Scan the listing below and copy every line holding "names".

══════

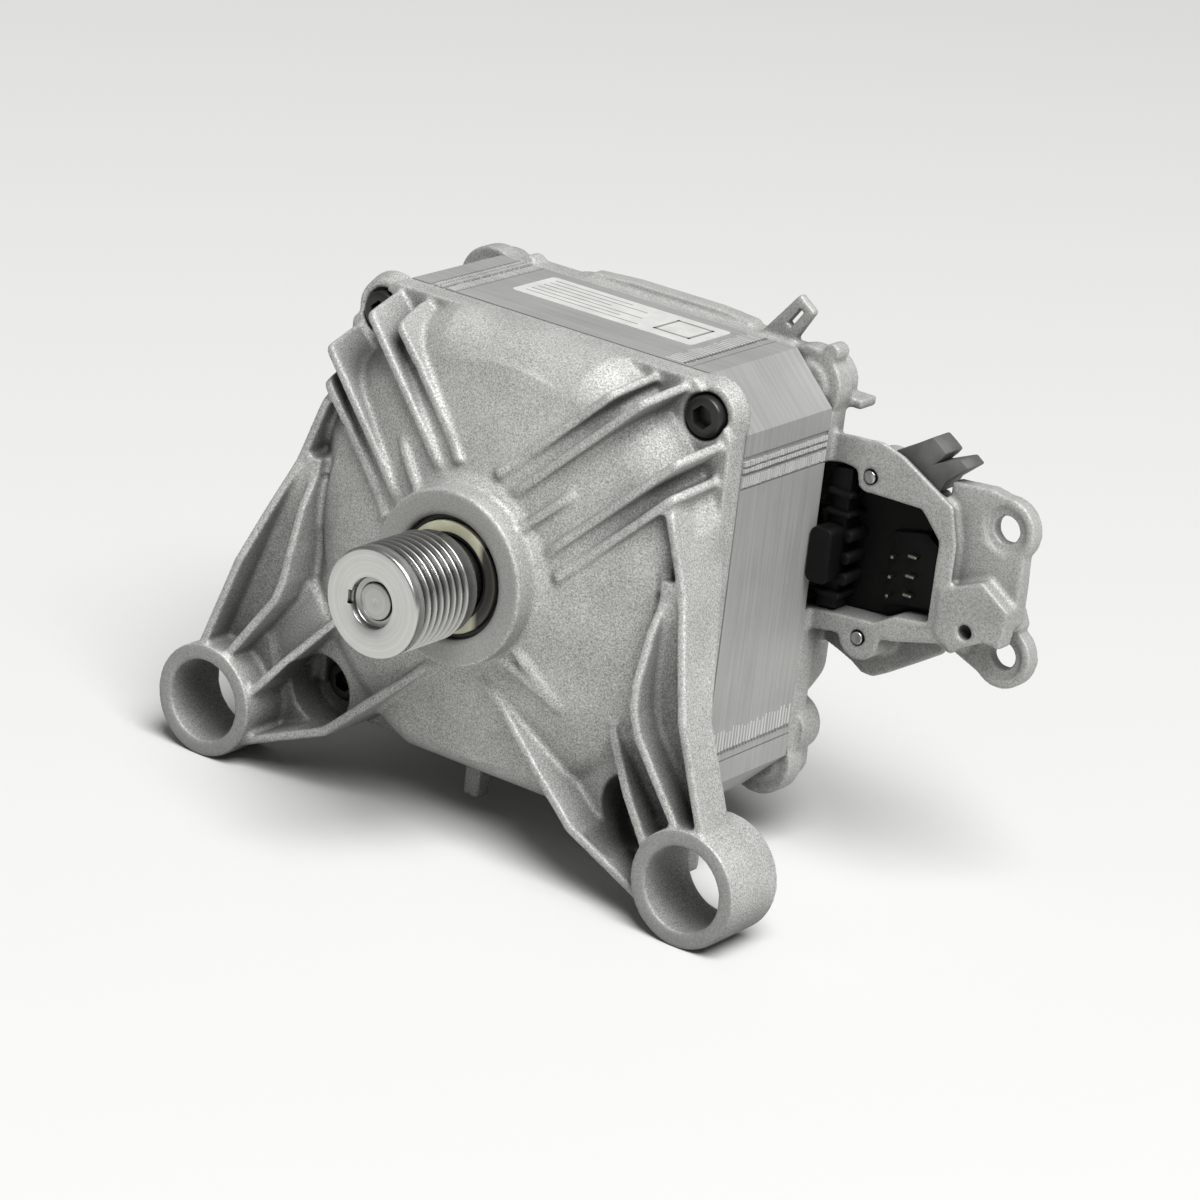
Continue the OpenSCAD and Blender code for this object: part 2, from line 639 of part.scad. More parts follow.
// Point on the wavy washer: step, number of steps, radius, middle depth, wave height and offset
function wave_point(i, steps, r, mid, swing, dy) = let (a = i * 360 / steps)
    [r * cos(a), mid + swing * sin(3 * a) + dy, r * sin(a)];

// Wavy washer that loads the rear bearing
module wave_spring() color("lightsteelblue") from_hub() {
    steps = 72;
    r_in = rear_bearing_od / 2 - 2.6;
    r_out = rear_bearing_od / 2 - 0.4;
    half_t = 0.2;
    gap = rear_seat_end - rear_bearing_y - rear_bearing_w;
    mid = rear_bearing_y + rear_bearing_w + gap / 2;
    swing = gap / 2 - half_t - 0.05;
    points = [for (i = [0 : steps - 1]) each [wave_point(i, steps, r_in, mid, swing, -half_t),
        wave_point(i, steps, r_out, mid, swing, -half_t),
        wave_point(i, steps, r_out, mid, swing, half_t),
        wave_point(i, steps, r_in, mid, swing, half_t)]];
    faces = [for (i = [0 : steps - 1], k = [0 : 3]) let (j = (i + 1) % steps, m = (k + 1) % 4)
        each [[4 * i + k, 4 * j + k, 4 * j + m], [4 * i + k, 4 * j + m, 4 * i + m]]];
    polyhedron(points, faces);
}

// Pale ring in the hub opening, in front of the bearing
module retainer_ring() color("beige") from_hub() tube(10.92, 13.7, 0.9, hub_lip - 1.02);

// Dark rubber seal that carries the pale ring and rides close to the sleeve
module dust_seal() color("black") from_hub() {
    lip_r = journal_d / 2 + 2.1 + free_gap;
    tube(lip_r, hub_opening_d / 2 - seat_gap, hub_lip - 1, hub_lip - 0.02);
    tube(13.72, hub_opening_d / 2 - seat_gap, hub_lip - 2, hub_lip - 0.5);
    tube(lip_r, 10.9, 1.6, hub_lip - 0.5);
}

// Terminal housing in the connector box
module terminal_housing() color("black") from_hub() beside() {
    floor_back = socket_front + socket_depth - 0.05;
    intersection() {
        union() {
            slab(floor_back - 3, floor_back) polygon(inset(socket, free_gap));
            slab(socket_front + 1, floor_back - 2)
                polygon([[56, 29.4], [62.6, 30.6], [62.6, -5.4], [56, -5.9]]);
            for (z = [24, 19, 14, 3.5, -1.5]) slab(socket_front - 1, floor_back - 2)
                polygon([[57, z - 1.2], [64, z - 1.2], [64.6, z], [64, z + 1.2], [57, z + 1.2]]);
            slab(floor_back - 5, floor_back - 2)
                polygon([[72, -1.2], [72, 18], [83, 20], [86, 17], [86, 1]]);
        }
        translate([57, 0, -50]) cube([60, 200, 100]);
    }
    intersection() {
        rod(58.6, 8.6, 4.4, stack_back - 8.5, socket_front + 3);
        translate([drawn_half + free_gap, 0, -50]) cube([60, 200, 100]);
    }
}

// Flat terminals for the three phases and earth
module power_terminals() color("gainsboro") from_hub() beside() for (z = [13.6, 8.6, 3.6])
    translate([80.2, socket_front + 1, z - 0.4]) cube([4.2, socket_depth - 6.1, 0.8]);

// Thin pins for the speed sensor and the thermal cut-out
module signal_terminals() color("gainsboro") from_hub() beside() for (z = [12, 7, 2])
    translate([75.6, socket_front + 1, z - 0.5]) cube([1, socket_depth - 6.1, 1]);

// Screws through the bosses of the connector box
module connector_screws() color("gainsboro") from_hub() beside() for (p = [screw_top, screw_low]) {
    seat = socket_front + box_depth;
    rod(p[0], p[1], 1.6, socket_front - 0.4, seat + 0.5);
    rod(p[0], p[1], 3.2, seat, seat + 2.4);
}

// Plastic cable clip behind the box's upper right corner
module cable_clip() color("dimgray") from_hub() beside() {
    y = socket_front + box_rim + 0.3;
    slab(y, y + 8) {
        difference() {
            translate(clip) circle(5.2);
            translate(clip) circle(3.4);
            translate(clip + [1, 1]) square([12, 12]);
        }
        polygon([clip + [-3.4, -5.48], clip + [2.8, -5.48], clip + [2, -3.6], clip + [-2.4, -3.6]]);
    }
    slab(y, y + 6) polygon(strip([clip + [-1.6, 4.2], clip + [0.8, 5.6], clip + [3.2, 6.6]], 2.2));
    slab(y, y + 6) polygon(strip([clip + [4.2, -1], clip + [6.8, 1.4], clip + [9.8, 3]], 2.2));
}

// Pick-up coil round the sensing magnet
module tacho_coil() color("peru") from_hub() tube(12.6, 17.4, tacho_y + 1, tacho_y + 6);

// Cover over the pick-up coil
module tacho_cover() color("black") from_hub() difference() {
    union() {
        rod(0, 0, 20, tacho_y, tacho_y + 9.5);
        slab(tacho_y, tacho_y + 3) {
            square([54, 8], center = true);
            for (s = [-1, 1]) translate([s * 27, 0]) circle(4);
        }
    }
    rod(0, 0, 17.5, tacho_y - 1, tacho_y + 7.5);
    both_sides() rod(27, 0, 1.8, tacho_y - 1, tacho_y + 4);
}

// Screws of the cover
module tacho_screws() color("gainsboro") from_hub() both_sides() {
    rod(27, 0, 1.5, tacho_y - 4.5, tacho_y + 3.2);
    rod(27, 0, 2.8, tacho_y + 3, tacho_y + 5);
}

// Stepped shaft
module rotor_shaft() color("lightgray") from_hub() turned() {
    tip = nose_recess - pulley_len - pulley_gap;
    polygon([[0, tip], [nose_tip_r - 1, tip], [nose_tip_r, tip + 1], [nose_tip_r, tip + nose_step],
        [nose_d / 2, tip + nose_step], [nose_d / 2, -pulley_gap],
        [journal_d / 2, -pulley_gap], [journal_d / 2, front_bearing_y + front_bearing_w],
        [core_seat_d / 2, front_bearing_y + front_bearing_w],
        [core_seat_d / 2, rear_bearing_y], [rear_journal_d / 2, rear_bearing_y],
        [rear_journal_d / 2, tacho_y - 0.5], [stub_d / 2, tacho_y - 0.5],
        [stub_d / 2, tacho_y + 6.6], [0, tacho_y + 6.6]]);
}

// Drive pulley with belt grooves
module drive_pulley() color("gainsboro") from_hub() translate([0, -pulley_gap - pulley_len, 0])
    difference() {
        turned() difference() {
            translate([nose_tip_r + seat_gap, 0])
                square([pulley_d / 2 - nose_tip_r - seat_gap, pulley_len]);
            translate([0, nose_recess + nose_step - 0.1]) square([nose_d / 2 + seat_gap, pulley_len]);
            polygon([[0, -1], [nose_d / 2 + 0.2, -1], [nose_d / 2 + 0.2, 0], [nose_tip_r + 0.7, 0.5],
                [nose_tip_r + 0.2, 1.2], [0, 1.2]]);
            for (i = [0 : groove_count - 1])
                translate([pulley_d / 2, front_land + (i + 0.5) * groove_pitch]) polygon([
                    [0.1, -groove_pitch / 2 + 0.2], [-groove_depth, -0.25], [-groove_depth, 0.25],
                    [0.1, groove_pitch / 2 - 0.2]]);
            translate([pulley_d / 2 - 0.7, front_land + groove_count * groove_pitch + 0.4])
                square([2, pulley_len]);
        }
        for (z = [-1.5, 1.5]) translate([-nose_d / 2 - 0.9, -1, z - 0.6]) cube([2.2, 2.6, 1.2]);
    }

// Sleeve between pulley and bearing
module spacer_sleeve() color("gray") from_hub()
    tube(journal_d / 2 + seat_gap, journal_d / 2 + 2.1, -pulley_gap, front_bearing_y);

// Laminated rotor core with holes for the cage bars
module rotor_core() color("darkgray") from_hub() slab(stack_front, stack_back) difference() {
    circle(rotor_r);
    circle(core_seat_d / 2 + seat_gap);
    for (i = [0 : bar_count - 1]) rotate(i * 360 / bar_count)
        translate([rotor_r - bar_d / 2 - 0.8, 0]) circle(bar_d / 2 + seat_gap, $fn = 24);
}

// Cast cage: bars, end rings and fan blades
module rotor_cage() color("gainsboro") from_hub() {
    bar_r = rotor_r - bar_d / 2 - 0.8;
    slab(stack_front - 1, stack_back + 1) for (i = [0 : bar_count - 1])
        rotate(i * 360 / bar_count) translate([bar_r, 0]) circle(bar_d / 2, $fn = 24);
    for (y = [stack_front - end_ring_t, stack_back]) tube(21.5, rotor_r - 0.3, y, y + end_ring_t);
    blade = [22, rotor_r - 1.5];
    for (y = [stack_front - end_ring_t - 5, stack_back + end_ring_t - 1]) around(blade_count)
        translate([blade[0], y, -0.9]) cube([blade[1] - blade[0], 6, 1.8]);
}

// Ring magnet on the shaft's rear end
module tacho_magnet() color("dimgray") from_hub()
    tube(stub_d / 2 + seat_gap, 11.4, tacho_y, tacho_y + 6);

front_shield();
rear_shield();
stator_core();
slot_liners();
stator_windings();
phase_leads();
thermal_cutout();
corner_bolts();
front_outer_race();
front_bearing_seals();
rear_outer_race();
rear_bearing_seals();
bearing_circlip();
wave_spring();
retainer_ring();
dust_seal();
terminal_housing();
power_terminals();
signal_terminals();
connector_screws();
cable_clip();
tacho_coil();
tacho_cover();
tacho_screws();
rotor_shaft();
drive_pulley();
spacer_sleeve();
front_inner_race();
rear_inner_race();
rotor_core();
rotor_cage();
tacho_magnet();
front_balls();
front_cage();
rear_balls();
rear_cage();
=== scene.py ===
import json
import math

import bmesh
import bpy
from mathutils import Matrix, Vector


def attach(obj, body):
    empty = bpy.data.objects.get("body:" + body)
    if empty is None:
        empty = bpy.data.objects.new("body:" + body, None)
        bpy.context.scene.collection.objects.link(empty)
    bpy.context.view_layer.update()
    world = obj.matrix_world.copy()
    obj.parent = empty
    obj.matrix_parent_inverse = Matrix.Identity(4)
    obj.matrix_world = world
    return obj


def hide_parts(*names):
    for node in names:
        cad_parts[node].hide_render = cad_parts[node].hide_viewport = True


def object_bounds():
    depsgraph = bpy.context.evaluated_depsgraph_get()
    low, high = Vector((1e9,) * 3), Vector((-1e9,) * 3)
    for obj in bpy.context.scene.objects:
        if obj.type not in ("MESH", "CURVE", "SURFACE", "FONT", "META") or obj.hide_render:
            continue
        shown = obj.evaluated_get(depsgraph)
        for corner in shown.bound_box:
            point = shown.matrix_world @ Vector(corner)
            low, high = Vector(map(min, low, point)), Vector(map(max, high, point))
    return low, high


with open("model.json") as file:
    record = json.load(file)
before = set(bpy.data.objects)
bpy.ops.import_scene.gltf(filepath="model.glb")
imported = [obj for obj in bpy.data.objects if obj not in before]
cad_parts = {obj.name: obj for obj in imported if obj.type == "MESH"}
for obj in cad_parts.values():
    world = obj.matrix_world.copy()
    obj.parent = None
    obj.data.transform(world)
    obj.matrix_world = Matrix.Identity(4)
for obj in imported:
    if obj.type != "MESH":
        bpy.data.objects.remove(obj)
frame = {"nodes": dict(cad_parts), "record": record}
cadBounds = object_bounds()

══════

* _Complete answer_
def hide_parts(*names):
    for node in names:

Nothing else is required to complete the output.